San Salvador Archbishop Oscar Romero is outspoken on the subject of human rights and this year has been nominated for the Nobel Peace Prize by British and U.S. lawmakers.
But the local church leadership is divided for and against the archbishop as the most prominent opposition voice here. An unknown number of liberal priests are believed to have some direct knowledge of the guerrillas, but the vas majority are pacifists who counsel their parishoners to unify and persevere peacefully in trying to better their lives.
The government, however, persists in persecuting local priests. This, too, has turned people against the government.
Last month, for instance, a popular small-town parish priest was arrested after guerrillas shot and killed the town mayor. The priests, who was seeking permission for a fundraising bar-becue, was talking to the mayor in the town square when the shooting occurred.
The priest's thumbs were tied together with nylon fishing line, a common substitute for handcuffs that cuts off circulation and causes painful swelling, and he was beaten, suspected of having set up the mayor for the assault.
Hundreds of wailing townspeople surrounded the local jail throughout the day he was held until he finally was released the next afternoon.

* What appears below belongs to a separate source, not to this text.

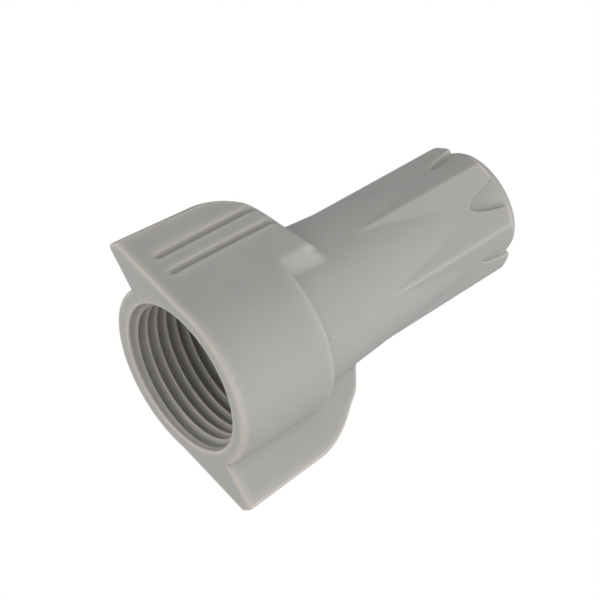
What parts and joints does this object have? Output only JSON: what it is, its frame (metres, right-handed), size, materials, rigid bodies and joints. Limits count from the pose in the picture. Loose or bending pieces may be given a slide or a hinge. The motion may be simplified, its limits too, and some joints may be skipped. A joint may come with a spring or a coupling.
{
  "type": "twist-on wire connector",
  "caption": "Winged twist-on connector for joining electrical wires: tapered moulded shell with a threaded mouth, ribbed finger wings and a conical wire spring inside.",
  "frame": {"origin": "centre of the flat mouth face that the wires enter", "axes": "+Z runs along the connector's axis from the mouth to the closed nose, +X points at the tip of one wing, and +Y completes a right-handed frame"},
  "size_m": [0.0292, 0.0194, 0.0393],
  "materials": {
    "shell_plastic": "fine satin moulded surface",
    "spring_steel": "bright zinc-plated drawn wire"
  },
  "bodies": {
    "root": {"shell": "shell_plastic", "spring": "spring_steel"}
  },
  "joints": []
}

The priest went into temporary seclusion and when the returned to celebrate Mass last Sunday, residents ran to pack the church, singing and applauding. Women embraced him and called him "little father" and sundried old men stood crying with their hats in their hands.
"The man is an agitator," answered a military official when asked about the arrest and beating. "He has clan-destine contacts. Don't make a martyr out of him. What's worse - that somebody got killed, or that the priest got locked up?"